Get in early – the effectiveness of many Facebook formats tend to go down over time – and follow its advice on how to best leverage its platforms' marketing tools to maximum effect.
Additionally, brands should constantly remember the strengths of audio as they venture into these new territories. "It is a medium that can build a great deal of intimacy with the listener. In contrast to video and other native content plays, audio can insist on your focus, as it drives narratives forward one single stream of consciousness at a time. Think about when and where in the journey those strengths help your cause," Sen explained. When it comes to podcasts on Apple, Facebook, and Spotify, brands should continue to court the right creators and listen to them on the best ways to place their brands within their programming.
"There is no doubt that audio is on the rise. You can see the signs of this across platforms; there is a shift in consumer behaviour," said Prabhjeet Singh, head of marketing at Cisco India.

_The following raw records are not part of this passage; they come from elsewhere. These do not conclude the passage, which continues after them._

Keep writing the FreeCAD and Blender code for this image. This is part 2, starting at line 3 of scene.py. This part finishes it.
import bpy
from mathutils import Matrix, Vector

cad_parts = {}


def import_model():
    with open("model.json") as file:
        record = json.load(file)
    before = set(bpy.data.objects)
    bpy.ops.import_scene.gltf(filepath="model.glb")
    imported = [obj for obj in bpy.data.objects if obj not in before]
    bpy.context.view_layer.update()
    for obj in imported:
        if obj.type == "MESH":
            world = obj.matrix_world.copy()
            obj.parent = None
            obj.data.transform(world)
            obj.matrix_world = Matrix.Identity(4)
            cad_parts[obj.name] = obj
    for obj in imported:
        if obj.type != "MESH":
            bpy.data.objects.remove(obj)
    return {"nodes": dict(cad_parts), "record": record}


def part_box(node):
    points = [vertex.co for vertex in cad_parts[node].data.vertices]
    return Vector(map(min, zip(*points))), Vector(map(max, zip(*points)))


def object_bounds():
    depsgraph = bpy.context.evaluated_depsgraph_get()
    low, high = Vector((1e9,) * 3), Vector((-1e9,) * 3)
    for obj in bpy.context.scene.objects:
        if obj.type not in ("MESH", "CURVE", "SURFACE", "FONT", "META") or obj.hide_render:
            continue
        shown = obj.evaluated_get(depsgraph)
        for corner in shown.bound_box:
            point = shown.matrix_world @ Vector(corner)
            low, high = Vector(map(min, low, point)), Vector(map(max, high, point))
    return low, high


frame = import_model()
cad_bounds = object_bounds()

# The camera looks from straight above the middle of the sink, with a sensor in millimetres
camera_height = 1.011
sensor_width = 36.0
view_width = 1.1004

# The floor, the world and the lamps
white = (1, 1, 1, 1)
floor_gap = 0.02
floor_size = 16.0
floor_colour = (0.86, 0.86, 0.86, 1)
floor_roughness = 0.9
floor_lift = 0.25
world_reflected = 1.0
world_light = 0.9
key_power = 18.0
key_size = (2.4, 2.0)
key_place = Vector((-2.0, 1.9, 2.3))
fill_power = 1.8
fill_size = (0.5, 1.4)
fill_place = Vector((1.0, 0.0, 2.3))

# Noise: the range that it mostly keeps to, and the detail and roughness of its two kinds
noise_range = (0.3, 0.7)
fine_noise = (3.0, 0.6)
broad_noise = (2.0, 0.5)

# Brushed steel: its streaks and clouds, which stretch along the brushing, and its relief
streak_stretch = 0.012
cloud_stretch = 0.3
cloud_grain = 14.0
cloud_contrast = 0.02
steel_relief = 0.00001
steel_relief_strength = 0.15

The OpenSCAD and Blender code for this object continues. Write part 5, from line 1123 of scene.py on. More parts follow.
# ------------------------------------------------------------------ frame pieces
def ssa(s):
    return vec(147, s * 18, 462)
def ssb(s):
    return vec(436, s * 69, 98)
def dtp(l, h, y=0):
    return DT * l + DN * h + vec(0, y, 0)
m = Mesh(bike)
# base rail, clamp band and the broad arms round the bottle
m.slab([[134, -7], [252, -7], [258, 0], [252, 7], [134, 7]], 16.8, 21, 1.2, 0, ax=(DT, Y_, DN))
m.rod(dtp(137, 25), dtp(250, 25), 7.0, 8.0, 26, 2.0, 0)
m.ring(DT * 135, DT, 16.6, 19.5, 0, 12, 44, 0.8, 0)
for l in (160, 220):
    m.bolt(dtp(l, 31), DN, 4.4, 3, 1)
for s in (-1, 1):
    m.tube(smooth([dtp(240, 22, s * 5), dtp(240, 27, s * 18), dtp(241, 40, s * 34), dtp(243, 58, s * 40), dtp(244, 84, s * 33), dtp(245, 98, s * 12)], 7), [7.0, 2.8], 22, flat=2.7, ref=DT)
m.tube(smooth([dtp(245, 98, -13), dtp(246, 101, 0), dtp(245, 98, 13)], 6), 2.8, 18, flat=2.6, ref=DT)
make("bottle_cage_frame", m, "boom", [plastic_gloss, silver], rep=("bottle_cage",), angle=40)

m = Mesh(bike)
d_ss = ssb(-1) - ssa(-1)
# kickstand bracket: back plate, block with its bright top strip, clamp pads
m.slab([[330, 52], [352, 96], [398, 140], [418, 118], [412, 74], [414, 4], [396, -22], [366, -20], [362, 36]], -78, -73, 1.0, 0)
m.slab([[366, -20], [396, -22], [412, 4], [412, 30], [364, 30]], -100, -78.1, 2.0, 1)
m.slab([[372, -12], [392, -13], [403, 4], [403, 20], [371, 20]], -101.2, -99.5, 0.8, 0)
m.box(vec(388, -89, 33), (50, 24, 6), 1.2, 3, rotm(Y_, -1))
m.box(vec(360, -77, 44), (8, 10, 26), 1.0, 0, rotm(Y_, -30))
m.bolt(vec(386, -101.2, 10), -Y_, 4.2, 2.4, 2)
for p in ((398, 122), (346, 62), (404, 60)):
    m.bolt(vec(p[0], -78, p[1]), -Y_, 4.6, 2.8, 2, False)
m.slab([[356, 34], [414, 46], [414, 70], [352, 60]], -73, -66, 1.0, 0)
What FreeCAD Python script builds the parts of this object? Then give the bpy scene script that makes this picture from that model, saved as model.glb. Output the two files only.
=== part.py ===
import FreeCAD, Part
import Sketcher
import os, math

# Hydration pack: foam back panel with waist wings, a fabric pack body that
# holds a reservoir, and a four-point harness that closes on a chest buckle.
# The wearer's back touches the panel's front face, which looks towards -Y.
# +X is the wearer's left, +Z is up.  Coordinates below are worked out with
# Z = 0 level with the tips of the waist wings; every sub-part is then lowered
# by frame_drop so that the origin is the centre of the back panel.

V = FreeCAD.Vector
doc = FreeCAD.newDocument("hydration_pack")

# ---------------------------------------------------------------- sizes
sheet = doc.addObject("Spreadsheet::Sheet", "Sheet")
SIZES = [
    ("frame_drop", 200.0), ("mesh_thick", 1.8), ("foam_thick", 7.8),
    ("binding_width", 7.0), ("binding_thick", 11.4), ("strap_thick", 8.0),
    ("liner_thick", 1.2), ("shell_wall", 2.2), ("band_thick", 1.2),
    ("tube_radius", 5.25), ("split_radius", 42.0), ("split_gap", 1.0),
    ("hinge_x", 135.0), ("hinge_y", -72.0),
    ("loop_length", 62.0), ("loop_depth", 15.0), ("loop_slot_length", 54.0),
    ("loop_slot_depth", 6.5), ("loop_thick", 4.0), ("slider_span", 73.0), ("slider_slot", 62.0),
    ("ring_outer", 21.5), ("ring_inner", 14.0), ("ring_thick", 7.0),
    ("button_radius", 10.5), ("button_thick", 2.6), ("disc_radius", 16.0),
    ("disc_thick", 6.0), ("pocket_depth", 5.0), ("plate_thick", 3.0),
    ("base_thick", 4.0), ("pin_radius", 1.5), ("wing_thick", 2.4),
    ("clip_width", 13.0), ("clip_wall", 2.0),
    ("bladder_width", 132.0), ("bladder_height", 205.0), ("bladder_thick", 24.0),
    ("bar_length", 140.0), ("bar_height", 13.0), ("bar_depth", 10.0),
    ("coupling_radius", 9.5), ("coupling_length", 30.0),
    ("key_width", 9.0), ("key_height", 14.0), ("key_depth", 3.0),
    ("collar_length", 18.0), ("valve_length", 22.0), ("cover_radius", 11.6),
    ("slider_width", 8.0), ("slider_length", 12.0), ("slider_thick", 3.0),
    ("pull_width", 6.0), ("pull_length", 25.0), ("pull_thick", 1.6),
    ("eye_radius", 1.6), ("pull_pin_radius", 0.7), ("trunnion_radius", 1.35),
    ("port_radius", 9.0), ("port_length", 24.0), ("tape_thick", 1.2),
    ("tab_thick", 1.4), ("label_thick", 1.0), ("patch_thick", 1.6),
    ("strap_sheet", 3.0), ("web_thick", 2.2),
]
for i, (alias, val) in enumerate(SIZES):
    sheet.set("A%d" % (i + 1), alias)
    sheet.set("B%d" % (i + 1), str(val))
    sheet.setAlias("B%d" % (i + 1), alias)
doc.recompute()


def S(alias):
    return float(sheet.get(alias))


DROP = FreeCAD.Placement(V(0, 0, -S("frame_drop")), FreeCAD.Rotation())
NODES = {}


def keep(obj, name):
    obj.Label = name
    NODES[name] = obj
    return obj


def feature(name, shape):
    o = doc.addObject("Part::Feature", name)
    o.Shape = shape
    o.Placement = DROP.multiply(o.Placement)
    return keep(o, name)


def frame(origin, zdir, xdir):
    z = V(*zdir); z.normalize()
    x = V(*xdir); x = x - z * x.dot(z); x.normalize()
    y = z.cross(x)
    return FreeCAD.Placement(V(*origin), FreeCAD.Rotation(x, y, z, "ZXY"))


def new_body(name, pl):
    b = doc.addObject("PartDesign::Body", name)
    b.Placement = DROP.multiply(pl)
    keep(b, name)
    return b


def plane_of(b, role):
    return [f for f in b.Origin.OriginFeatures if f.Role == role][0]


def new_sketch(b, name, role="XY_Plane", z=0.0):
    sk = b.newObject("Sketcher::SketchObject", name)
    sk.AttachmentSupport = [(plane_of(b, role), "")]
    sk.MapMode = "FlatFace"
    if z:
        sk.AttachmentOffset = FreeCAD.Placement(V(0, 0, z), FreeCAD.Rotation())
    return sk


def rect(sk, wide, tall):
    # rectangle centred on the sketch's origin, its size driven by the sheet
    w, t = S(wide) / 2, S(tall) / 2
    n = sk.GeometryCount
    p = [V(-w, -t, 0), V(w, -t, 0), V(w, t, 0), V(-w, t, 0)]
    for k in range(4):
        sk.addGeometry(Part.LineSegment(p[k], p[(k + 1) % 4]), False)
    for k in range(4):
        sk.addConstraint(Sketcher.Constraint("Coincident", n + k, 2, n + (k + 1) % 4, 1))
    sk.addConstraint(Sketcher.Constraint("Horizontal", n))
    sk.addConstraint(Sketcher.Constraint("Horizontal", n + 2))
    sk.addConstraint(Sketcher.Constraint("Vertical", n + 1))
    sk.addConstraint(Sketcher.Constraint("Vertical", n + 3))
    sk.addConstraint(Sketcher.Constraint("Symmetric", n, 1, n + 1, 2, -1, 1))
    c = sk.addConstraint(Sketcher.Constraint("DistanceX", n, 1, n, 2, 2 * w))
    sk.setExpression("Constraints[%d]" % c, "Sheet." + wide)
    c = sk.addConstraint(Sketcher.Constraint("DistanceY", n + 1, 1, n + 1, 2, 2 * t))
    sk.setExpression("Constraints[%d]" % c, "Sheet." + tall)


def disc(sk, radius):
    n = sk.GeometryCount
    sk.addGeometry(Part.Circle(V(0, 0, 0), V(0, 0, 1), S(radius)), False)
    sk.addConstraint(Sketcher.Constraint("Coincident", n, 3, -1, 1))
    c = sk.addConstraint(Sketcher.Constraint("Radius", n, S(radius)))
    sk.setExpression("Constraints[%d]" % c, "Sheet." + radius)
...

"According to Forbes, about 600,000 active podcasts are streaming online, with 120,000 created within one year. Social audio is perhaps going to be the next big thing for marketers," he said. Singh explains that podcasts are a unique storytelling platform and can help effectively drive thought leadership initiatives. They can also be deployed to substantiate and complement virtual events, offering choice to customers to consume content on-demand on multiple neutral platforms.

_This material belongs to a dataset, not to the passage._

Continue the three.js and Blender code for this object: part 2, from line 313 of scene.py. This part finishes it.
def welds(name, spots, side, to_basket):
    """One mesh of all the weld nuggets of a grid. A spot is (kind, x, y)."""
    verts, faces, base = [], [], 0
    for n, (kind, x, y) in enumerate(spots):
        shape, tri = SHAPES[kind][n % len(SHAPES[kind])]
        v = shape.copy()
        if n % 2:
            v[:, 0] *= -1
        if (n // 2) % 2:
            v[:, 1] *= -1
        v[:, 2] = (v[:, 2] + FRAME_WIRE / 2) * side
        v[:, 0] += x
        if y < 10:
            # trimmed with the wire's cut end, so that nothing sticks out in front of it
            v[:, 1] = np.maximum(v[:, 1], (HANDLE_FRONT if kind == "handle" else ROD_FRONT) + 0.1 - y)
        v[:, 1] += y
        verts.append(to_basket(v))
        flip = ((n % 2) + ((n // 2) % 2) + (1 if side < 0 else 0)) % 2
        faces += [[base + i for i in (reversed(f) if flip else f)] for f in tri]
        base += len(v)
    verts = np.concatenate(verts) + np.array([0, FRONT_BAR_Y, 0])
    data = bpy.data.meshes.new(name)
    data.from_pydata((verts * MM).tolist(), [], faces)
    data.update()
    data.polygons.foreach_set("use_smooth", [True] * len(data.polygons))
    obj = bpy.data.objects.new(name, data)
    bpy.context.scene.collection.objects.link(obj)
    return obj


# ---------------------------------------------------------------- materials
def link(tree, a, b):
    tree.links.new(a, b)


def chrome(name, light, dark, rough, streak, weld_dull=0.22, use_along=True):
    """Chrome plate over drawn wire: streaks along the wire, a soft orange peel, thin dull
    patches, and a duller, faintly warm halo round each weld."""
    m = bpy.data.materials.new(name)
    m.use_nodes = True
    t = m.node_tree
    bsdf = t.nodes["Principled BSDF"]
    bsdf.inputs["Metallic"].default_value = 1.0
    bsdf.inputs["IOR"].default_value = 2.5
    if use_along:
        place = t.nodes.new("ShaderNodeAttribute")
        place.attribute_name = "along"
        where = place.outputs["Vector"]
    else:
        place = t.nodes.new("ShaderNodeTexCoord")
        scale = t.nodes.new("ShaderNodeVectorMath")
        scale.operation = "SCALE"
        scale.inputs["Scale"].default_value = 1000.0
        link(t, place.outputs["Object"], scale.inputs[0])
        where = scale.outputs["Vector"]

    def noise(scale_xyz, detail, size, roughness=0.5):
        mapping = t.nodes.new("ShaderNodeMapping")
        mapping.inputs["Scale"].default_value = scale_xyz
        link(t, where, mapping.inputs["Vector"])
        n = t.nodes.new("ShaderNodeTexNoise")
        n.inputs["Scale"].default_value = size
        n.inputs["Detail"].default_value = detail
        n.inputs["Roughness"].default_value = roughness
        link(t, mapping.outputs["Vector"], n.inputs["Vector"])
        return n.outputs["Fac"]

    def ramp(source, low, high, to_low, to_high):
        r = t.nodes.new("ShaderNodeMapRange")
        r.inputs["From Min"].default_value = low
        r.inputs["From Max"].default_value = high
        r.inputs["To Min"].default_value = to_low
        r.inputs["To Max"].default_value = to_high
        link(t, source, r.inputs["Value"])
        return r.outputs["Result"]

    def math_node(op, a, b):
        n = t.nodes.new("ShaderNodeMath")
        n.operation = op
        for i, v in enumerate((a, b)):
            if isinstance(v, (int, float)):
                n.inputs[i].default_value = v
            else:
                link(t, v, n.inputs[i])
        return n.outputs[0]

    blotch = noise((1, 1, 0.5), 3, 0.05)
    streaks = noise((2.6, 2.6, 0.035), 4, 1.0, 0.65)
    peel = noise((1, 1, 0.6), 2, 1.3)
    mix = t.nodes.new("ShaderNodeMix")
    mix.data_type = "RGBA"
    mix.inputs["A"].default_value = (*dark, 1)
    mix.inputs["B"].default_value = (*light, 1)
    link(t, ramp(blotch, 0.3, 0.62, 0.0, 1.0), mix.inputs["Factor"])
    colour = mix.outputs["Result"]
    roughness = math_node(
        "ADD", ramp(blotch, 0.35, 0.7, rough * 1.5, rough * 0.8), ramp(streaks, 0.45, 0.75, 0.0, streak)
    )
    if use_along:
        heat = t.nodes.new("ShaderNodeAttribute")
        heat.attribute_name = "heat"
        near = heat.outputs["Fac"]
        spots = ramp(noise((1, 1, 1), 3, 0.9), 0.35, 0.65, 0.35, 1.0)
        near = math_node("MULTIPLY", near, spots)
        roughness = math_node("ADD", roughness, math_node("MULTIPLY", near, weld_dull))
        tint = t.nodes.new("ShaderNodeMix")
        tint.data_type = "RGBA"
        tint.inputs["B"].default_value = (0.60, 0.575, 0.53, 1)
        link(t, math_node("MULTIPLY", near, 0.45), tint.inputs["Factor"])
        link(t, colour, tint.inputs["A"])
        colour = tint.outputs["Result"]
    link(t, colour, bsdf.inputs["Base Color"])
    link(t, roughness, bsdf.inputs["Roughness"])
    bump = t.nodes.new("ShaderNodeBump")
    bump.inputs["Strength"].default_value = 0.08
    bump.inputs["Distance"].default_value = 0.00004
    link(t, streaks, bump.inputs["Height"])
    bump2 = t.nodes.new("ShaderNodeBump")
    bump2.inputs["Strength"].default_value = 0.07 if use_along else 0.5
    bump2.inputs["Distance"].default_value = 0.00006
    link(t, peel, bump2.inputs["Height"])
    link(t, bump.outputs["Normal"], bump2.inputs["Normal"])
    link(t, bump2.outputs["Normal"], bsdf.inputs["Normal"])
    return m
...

Podcasts also open up an opportunity to launch branded channels enabling marketers to accumulate a large follower base and create a community of their own.
"With the rapid adoption of voice search, marketers are optimising and redesigning keyword strategy. We do not use the same keywords to search when we speak vis-a-vis when we type. This offers marketers a great opportunity to rethink and adapt their content to deliver an improved customer experience," Singh explained.
While there is plenty of excitement around podcasts and audio streaming, Singh warned that the content needs to be relevant and refreshed periodically. The reason being, the shelf life of audio is relatively short hence the delivery has to be in an interesting story format.